3. La tercera actitud: vivir con alegría. Queridos amigos, si caminamos en la esperanza, dejándonos sorprender
por el vino nuevo que nos ofrece Jesús, ya hay alegría en nuestro corazón y no podemos dejar de ser testigos
de esta alegría. El cristiano es alegre, nunca triste. Dios nos acompaña. Tenemos una Madre que intercede
siempre por la vida de sus hijos, por nosotros, como la reina Esther en la Primera Lectura (cf. Est5,3).
Jesús nos ha mostrado que el rostro de Dios es el de un Padre que nos ama. El pecado y la muerte han sido
vencidos. El cristiano no puede ser pesimista. No tiene el aspecto de quien parece estar de luto perpetuo. Si
estamos verdaderamente enamorados de Cristo y sentimos cuánto nos ama, nuestro corazón se «inflamará»

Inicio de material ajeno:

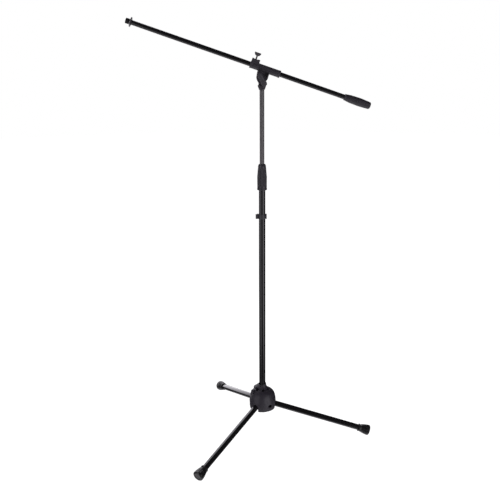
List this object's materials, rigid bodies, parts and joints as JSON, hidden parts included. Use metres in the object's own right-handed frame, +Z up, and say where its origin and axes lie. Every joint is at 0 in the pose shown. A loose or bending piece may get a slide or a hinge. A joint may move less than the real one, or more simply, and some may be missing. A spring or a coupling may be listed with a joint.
{
  "type": "boom microphone stand",
  "caption": "Floor stand with a folding tripod, a telescopic mast with a twist clutch, and a tilting, sliding boom with a threaded end for a microphone.",
  "frame": {"origin": "on the floor, on the mast's axis, midway between the three feet", "axes": "+Z up along the mast; the boom lies in the XZ plane with its microphone end towards -X; +Y is the back"},
  "size_m": [0.7444, 0.6227, 1.3126],
  "materials": {
    "black_plastic": "satin moulded, fine grain",
    "joint_plastic": "satin moulded, fine grain",
    "handle_plastic": "satin moulded",
    "wing_plastic": "satin moulded",
    "grip_plastic": "satin, softly ribbed",
    "clip_plastic": "satin moulded",
    "grey_nylon": "plain nylon",
    "fibre_washer": "pressed fibre",
    "rubber": "soft sheen",
    "gloss_black_tube": "gloss black powder coat on steel",
    "satin_tube": "satin dark nickel over steel",
    "zinc_steel": "zinc plated",
    "blackened_steel": "black oxide",
    "bright_metal": "bright plated",
    "brass": "plain"
  },
  "bodies": {
    "base": {"base_housing": "black_plastic", "base_bush": "black_plastic", "hinge_screws": "blackened_steel", "hinge_inserts": "brass", "base_clamp_insert": "brass", "base_clamp_pad": "brass"},
    "leg_right": {"leg_plug_right": "black_plastic", "leg_tube_right": "gloss_black_tube", "foot_right": "rubber"},
    "leg_front": {"leg_plug_front": "black_plastic", "leg_tube_front": "gloss_black_tube", "foot_front": "rubber"},
    "leg_rear": {"leg_plug_rear": "black_plastic", "leg_tube_rear": "gloss_black_tube", "foot_rear": "rubber"},
    "base_knob": {"base_knob": "black_plastic", "base_knob_stud": "zinc_steel"},
    "column": {"lower_tube": "gloss_black_tube", "column_end_plug": "black_plastic", "clutch_body": "black_plastic"},
    "clip": {"cable_clip": "clip_plastic"},
    "grip_nut": {"clutch_grip": "grip_plastic"},
    "collet": {"clutch_collet": "grey_nylon"},
    "mast": {"upper_tube": "satin_tube", "upper_tube_bush": "grey_nylon", "joint_base": "joint_plastic", "friction_washer": "fibre_washer", "pivot_nut": "zinc_steel"},
    "tilt_handle": {"pivot_handle": "handle_plastic", "pivot_bolt": "zinc_steel"},
    "boom_clamp": {"boom_sleeve": "joint_plastic", "boom_clamp_insert": "brass", "boom_clamp_pad": "grey_nylon"},
    "wing_screw": {"wing_head": "wing_plastic", "wing_stem": "blackened_steel"},
    "boom": {"boom_tube": "gloss_black_tube", "boom_end_stud": "black_plastic", "thread_adapter": "blackened_steel", "counterweight_core": "zinc_steel", "counterweight_grip": "grip_plastic"},
    "lock_ring": {"lock_ring": "bright_metal"}
  },
  "joints": [
    {"name": "leg_right_fold", "type": "hinge", "parent": "base", "child": "leg_right", "pos_m": [0.02646, -0.00139, 0.10816], "axis": [0.0523, 0.9986, 0], "range_deg": [0, 73.92]},
    {"name": "leg_front_fold", "type": "hinge", "parent": "base", "child": "leg_front", "pos_m": [-0.01443, -0.02222, 0.10816], "axis": [0.8387, -0.5446, 0], "range_deg": [0, 73.92]},
    {"name": "leg_rear_fold", "type": "hinge", "parent": "base", "child": "leg_rear", "pos_m": [-0.01187, 0.0237, 0.10816], "axis": [-0.8942, -0.4478, 0], "range_deg": [0, 73.92]},
    {"name": "base_knob_turn", "type": "hinge", "parent": "base", "child": "base_knob", "pos_m": [0, 0, 0.148], "axis": [-0.9397, -0.342, 0], "range_deg": [0, 360]},
    {"name": "column_slide", "type": "slide", "parent": "base", "child": "column", "axis": [0, 0, 1], "range_m": [-0.3, 0]},
    {"name": "clip_slide", "type": "slide", "parent": "column", "child": "clip", "axis": [0, 0, 1], "range_m": [-0.24, 0.07]},
    {"name": "clutch_turn", "type": "hinge", "parent": "column", "child": "grip_nut", "pos_m": [0, 0, 0.85], "axis": [0, 0, 1], "range_deg": [0, 180]},
    {"name": "mast_turn", "type": "hinge", "parent": "column", "child": "collet", "pos_m": [0, 0, 0.87], "axis": [0, 0, 1], "continuous": true},
    {"name": "mast_slide", "type": "slide", "parent": "collet", "child": "mast", "axis": [0, 0, 1], "range_m": [-0.216, 0.459]},
    {"name": "tilt_handle_turn", "type": "hinge", "parent": "mast", "child": "tilt_handle", "pos_m": [0, -0.02, 1.1382], "axis": [0, -1, 0], "range_deg": [0, 360]},
    {"name": "boom_tilt", "type": "hinge", "parent": "mast", "child": "boom_clamp", "pos_m": [0, 0, 1.1382], "axis": [0, 1, 0], "range_deg": [-99, 70.5]},
    {"name": "wing_screw_turn", "type": "hinge", "parent": "boom_clamp", "child": "wing_screw", "pos_m": [-0.01603, 0, 1.19582], "axis": [0.3272, 0, 0.9449], "range_deg": [0, 360]},
    {"name": "boom_slide", "type": "slide", "parent": "boom_clamp", "child": "boom", "axis": [-0.9449, 0, 0.3272], "range_m": [-0.355, 0.197]},
    {"name": "lock_ring_turn", "type": "hinge", "parent": "boom", "child": "lock_ring", "pos_m": [-0.37447, 0, 1.29877], "axis": [-0.9449, 0, 0.3272], "continuous": true}
  ]
}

de tanta alegría que contagiará a cuantos viven a nuestro alrededor. Como decía Benedicto XVI: «El discípulo
sabe que sin Cristo no hay luz, no hay esperanza, no hay amor, no hay futuro» (Discurso Inaugural de la V
Conferencia general del Episcopado Latinoamericano y del Caribe, Aparecida, 13 de mayo
2007: InsegnamentiIII/1 [2007], p. 861).
Queridos amigos, hemos venido a llamar a la puerta de la casa de María. Ella nos ha abierto, nos ha hecho
entrar y nos muestra a su Hijo. Ahora ella nos pide: «Hagan todo lo que él les diga» (Jn 2,5). Sí, Madre nuestra,
nos comprometemos a hacer lo que Jesús nos diga. Y lo haremos con esperanza, confiados en las sorpresas de
Dios y llenos de alegría. Que así sea.